Política para ciudadanos adultos
La gente no es boba; quiere que le presenten los problemas en toda su crudeza y se reconozcan los errores
Perdonen, ya sé que voy a hablar de algo que no es de actualidad. No, al menos, de lo que hoy entendemos por tal. Aunque eso no le quita importancia al tema, que vale para ayer, hoy y mañana, es una cuestión perenne. Me refiero a la necesidad que tienen nuestros políticos de tratarnos a los ciudadanos como personas adultas, y no como el objeto de las nuevas políticas de comunicación. En estas aparecemos como seres infantilizados, primarios, dispuestos a tragarnos casi cualquier cosa si se presenta con el envoltorio adecuado. Y si no cuela en ese momento, la mareante aceleración de las noticias y el constante cambio de temas ya se encargarán de trasladarlas al olvido. Cambio de pantalla, como se dice ahora. Pero no quiero olvidar, quiero detenerme, aunque solo sea un ratito, en un par de ejemplos recientes de patente desprecio a la inteligencia de los ciudadanos. El primero, y quizá el más grave, es el pacto Sánchez-Iglesias, que en sí mismo es perfectamente legítimo. A lo que me refiero es a la incongruencia entre lo que todos recordamos que dijo Sánchez en su día sobre su nuevo socio y la celeridad y desparpajo con la que se presentó como “lo que hay que hacer”. Digo que es lo más grave, porque fueron esas reticencias entre ambos partidos lo que acabaron conduciéndonos a nuevas elecciones. Pero también porque supone una flagrante vulneración de la premisa básica de la lógica, el principio de no contradicción. Ya sabemos que la lógica no siempre sirve para la política; pero, como recordaba Maquiavelo, para esos casos está el disimulo. Tampoco hubiera sido tan difícil habernos preparado con la escenificación de “negociaciones” que acabaran después en acuerdo. No, tiene mucho más efecto mediático la sorpresa, aunque pensemos que nos toman por tontos.

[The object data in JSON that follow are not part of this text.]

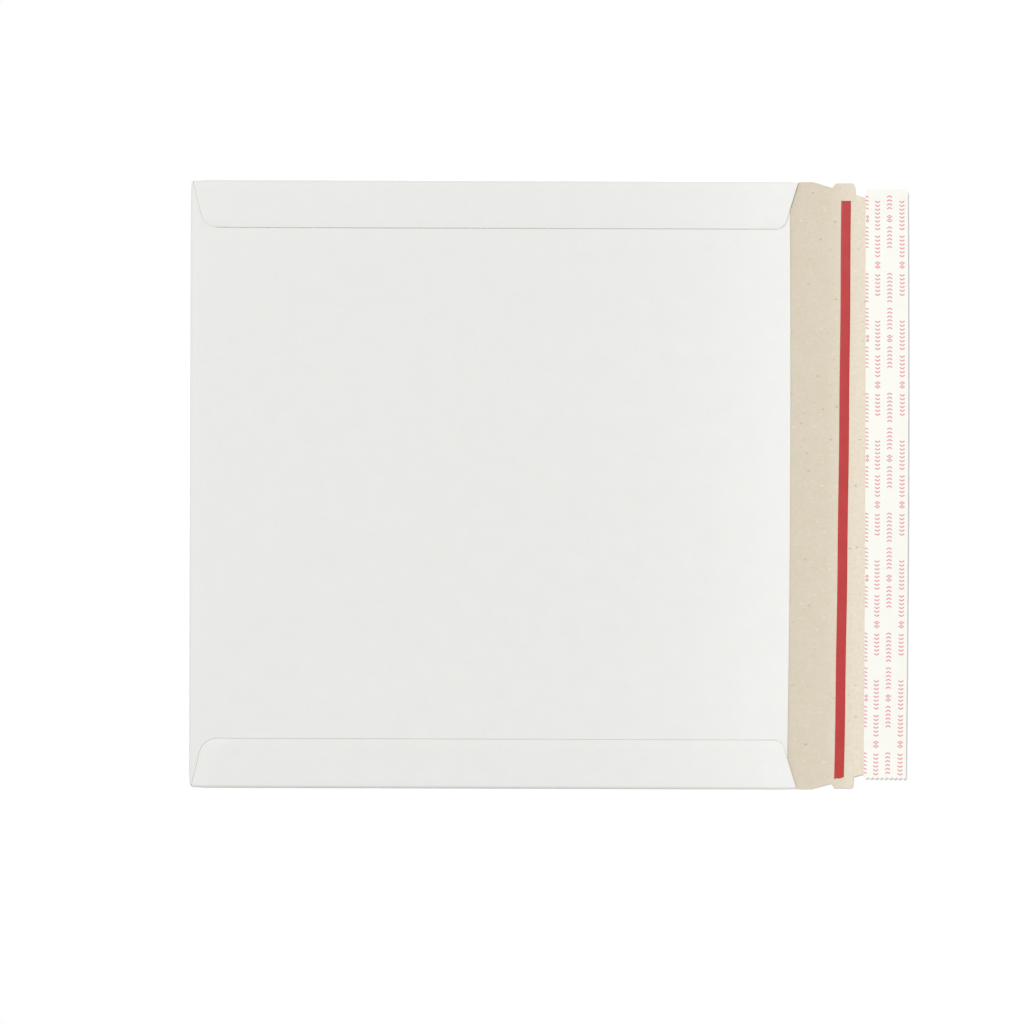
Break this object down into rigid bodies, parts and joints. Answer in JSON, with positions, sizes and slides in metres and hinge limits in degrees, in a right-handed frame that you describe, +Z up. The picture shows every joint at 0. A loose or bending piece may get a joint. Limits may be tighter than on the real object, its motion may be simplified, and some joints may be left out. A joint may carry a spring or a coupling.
{
  "type": "cardboard envelope",
  "caption": "Flat square mailing envelope of solid board, glued at both sides, with its closure flap open, a tear tape and a liner over the sealing strip.",
  "frame": {"origin": "middle of the square pocket, on the outer face of the front wall, which is the face it lies on", "axes": "+X from the bottom fold towards the open closure flap, +Y from side fold to side fold, +Z up out of the seam side"},
  "size_m": [0.2933, 0.248, 0.003],
  "materials": {
    "board": "smooth matt white outside, unbleached grey board inside",
    "seam_glue": "dried glue",
    "tear_tape": "smooth red film",
    "flap_adhesive": "tacky clear film",
    "release_liner": "smooth release paper with pale pink print"
  },
  "bodies": {
    "root": {"envelope_board": "board", "seam_glue_left": "seam_glue", "seam_glue_right": "seam_glue", "tear_tape": "tear_tape", "flap_adhesive": "flap_adhesive", "release_liner": "release_liner"}
  },
  "joints": []
}
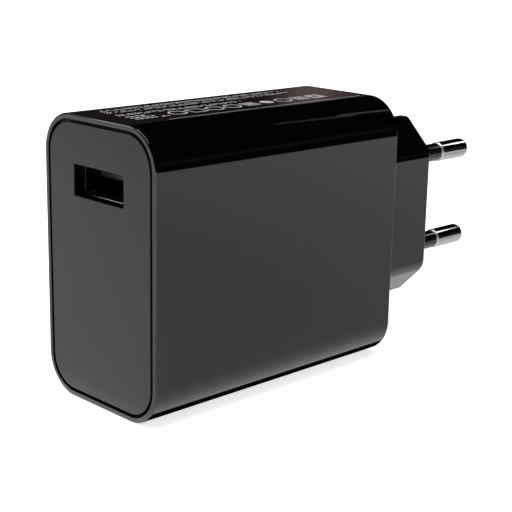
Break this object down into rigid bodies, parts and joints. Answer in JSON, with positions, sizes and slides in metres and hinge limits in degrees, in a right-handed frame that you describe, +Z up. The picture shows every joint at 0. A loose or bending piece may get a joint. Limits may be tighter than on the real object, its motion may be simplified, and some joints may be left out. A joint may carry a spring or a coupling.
{
  "type": "usb wall charger",
  "caption": "Slim upright USB wall charger: rounded box case, inset front cover with a USB-A port, and a flat two-pin European plug with sleeved pins.",
  "frame": {"origin": "centre of the plug's engagement face, midway between the two pins", "axes": "+Y along the pins into the wall, so -Y faces the USB port; +X right seen from the port side; +Z up, along the tall side"},
  "size_m": [0.029, 0.096, 0.049],
  "materials": {
    "case_plastic": "fine-textured black polycarbonate",
    "cover_plastic": "satin dark grey",
    "label_ink": "printed film",
    "plated_metal": "nickel plated brass",
    "sleeve_plastic": "satin black",
    "inner_plastic": "moulded",
    "spring_brass": "bare",
    "shell_steel": "nickel plated sheet",
    "tongue_plastic": "moulded",
    "contact_gold": "gold flash",
    "board_green": "solder mask",
    "sheet_film": "insulation film",
    "spreader_aluminium": "rolled sheet",
    "pad_rubber": "soft",
    "ferrite": "ground ferrite",
    "bobbin_plastic": "moulded",
    "copper_enamel": "enamelled wire",
    "insulated_wire": "triple insulated wire",
    "yellow_tape": "polyester tape",
    "tinned_lead": "tinned",
    "can_aluminium": "drawn can",
    "capacitor_sleeve": "shrunk sleeve",
    "seal_rubber": "pressed rubber",
    "fuse_plastic": "moulded",
    "yellow_box": "moulded box",
    "green_coating": "epoxy dipped",
    "blue_coating": "epoxy dipped",
    "chip_resin": "moulded resin",
    "chip_ceramic": "fired ceramic"
  },
  "bodies": {
    "charger": {"body_shell": "case_plastic", "front_cover": "cover_plastic", "rating_label": "label_ink", "upper_pin": "plated_metal", "lower_pin": "plated_metal", "upper_pin_sleeve": "sleeve_plastic", "lower_pin_sleeve": "sleeve_plastic", "pin_retainer": "inner_plastic", "upper_mains_blade": "spring_brass", "lower_mains_blade": "spring_brass", "usb_shell": "shell_steel", "usb_insulator": "tongue_plastic", "usb_contact_tails": "contact_gold", "main_board": "board_green", "usb_board": "board_green", "insulation_sheet": "sheet_film", "heat_spreader": "spreader_aluminium", "thermal_pad": "pad_rubber", "transformer_core_upper": "ferrite", "transformer_core_lower": "ferrite", "transformer_bobbin": "bobbin_plastic", "primary_winding": "copper_enamel", "secondary_winding": "insulated_wire", "transformer_tape": "yellow_tape", "transformer_pins": "tinned_lead", "bulk_capacitor_rear": "can_aluminium", "bulk_capacitor_middle": "can_aluminium", "bulk_sleeve_rear": "capacitor_sleeve", "bulk_sleeve_middle": "capacitor_sleeve", "output_capacitor_upper": "can_aluminium", "output_capacitor_lower": "can_aluminium", "capacitor_seals": "seal_rubber", "choke_core": "ferrite", "choke_winding": "copper_enamel", "fuse": "fuse_plastic", "x_capacitor": "yellow_box", "varistor": "green_coating", "y_capacitor": "blue_coating", "optocoupler": "chip_resin", "part_leads": "tinned_lead", "bridge_rectifier": "chip_resin", "controller_chip": "chip_resin", "rectifier_chip": "chip_resin", "protocol_chip": "chip_resin", "chip_resistors": "chip_resin", "chip_capacitors": "chip_ceramic"},
    "power_contact": {"power_contact": "contact_gold"},
    "data_minus_contact": {"data_minus_contact": "contact_gold"},
    "data_plus_contact": {"data_plus_contact": "contact_gold"},
    "ground_contact": {"ground_contact": "contact_gold"}
  },
  "joints": [
    {"name": "power_contact_flex", "type": "hinge", "parent": "charger", "child": "power_contact", "pos_m": [0.0035, -0.06455, 0.01425], "axis": [-1, 0, 0], "range_deg": [0, 5], "stiffness_Nm_per_rad": 0.04},
    {"name": "data_minus_contact_flex", "type": "hinge", "parent": "charger", "child": "data_minus_contact", "pos_m": [0.001, -0.06455, 0.01425], "axis": [-1, 0, 0], "range_deg": [0, 5], "stiffness_Nm_per_rad": 0.04},
    {"name": "data_plus_contact_flex", "type": "hinge", "parent": "charger", "child": "data_plus_contact", "pos_m": [-0.001, -0.06455, 0.01425], "axis": [-1, 0, 0], "range_deg": [0, 5], "stiffness_Nm_per_rad": 0.04},
    {"name": "ground_contact_flex", "type": "hinge", "parent": "charger", "child": "ground_contact", "pos_m": [-0.0035, -0.06455, 0.01425], "axis": [-1, 0, 0], "range_deg": [0, 5], "stiffness_Nm_per_rad": 0.04}
  ]
}
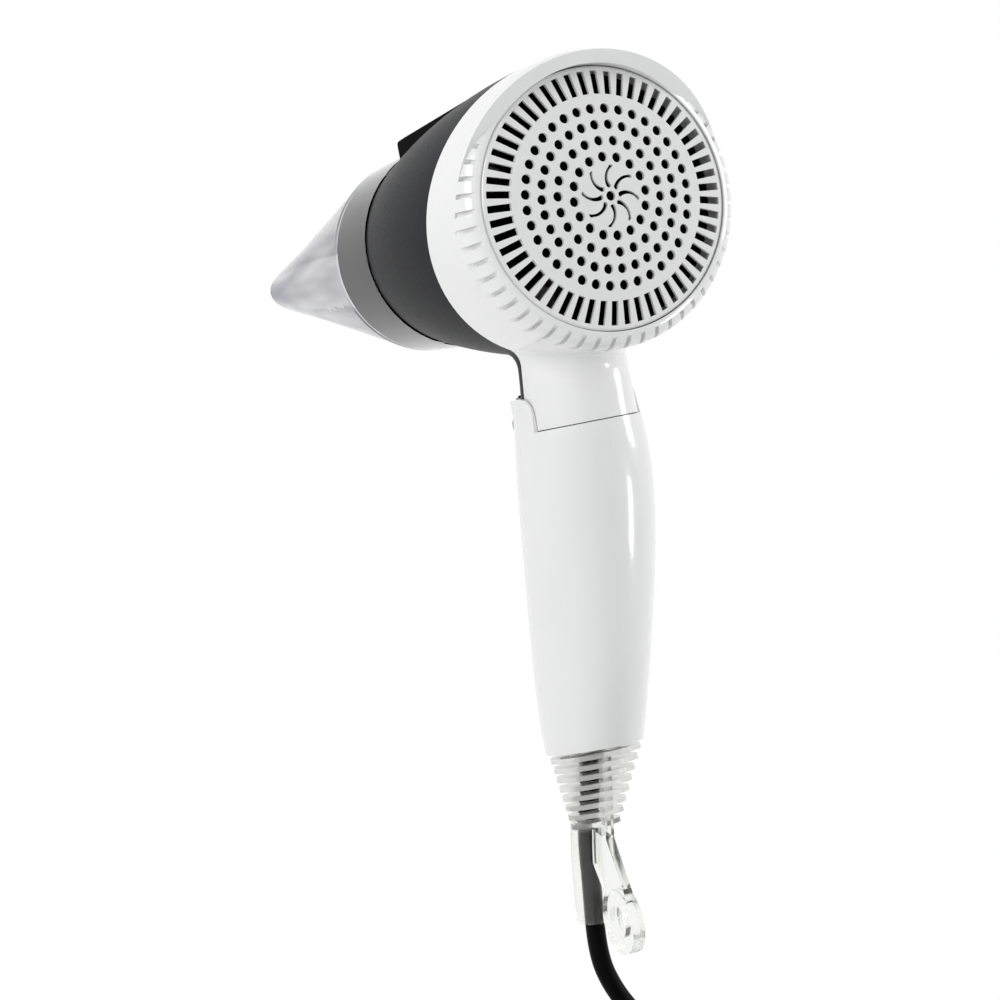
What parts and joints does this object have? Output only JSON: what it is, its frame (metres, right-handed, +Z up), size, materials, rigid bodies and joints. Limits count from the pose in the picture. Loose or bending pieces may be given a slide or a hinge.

El segundo ejemplo es anterior, la propia reacción de Sánchez tras el escrutinio electoral. Esa eufórica celebración del resultado como si fuera una extraordinaria victoria cuando en realidad significaba el fracaso de la estrategia que condujo a nuevas elecciones. Seis meses más de parálisis que nos devolvieron a la casilla de salida, llenaron el Congreso de representantes de la ultraderecha y lo hicieron todavía más ingobernable. A esos angustiados ciudadanos a los que por enésima vez les condujeron a las urnas les hubiera gustado escuchar alguna autocrítica, aunque fuera pequeñita. Nada, ni eso, el enmarque fue que el PSOE había vuelto a ganar las elecciones y amplio ondear de banderas, punto. Al cabreo de los ciudadanos por el bloqueo se unía ahora la sensación de tomadura de pelo. Hay muchos otros casos, desde luego, pero son tantos que no caben en una columna. En todos ellos se manifiesta ese síndrome de que somos menores de edad, que se nos puede engatusar con cualquier truqui diseñado por los nuevos gurús. Pero la gente no es boba; quiere que le presenten los problemas en toda su crudeza y se reconozcan los errores. Sin eso es difícil que volvamos a recuperar la confianza en los políticos. Si hay algo que no soportamos es que se nos tome por primos.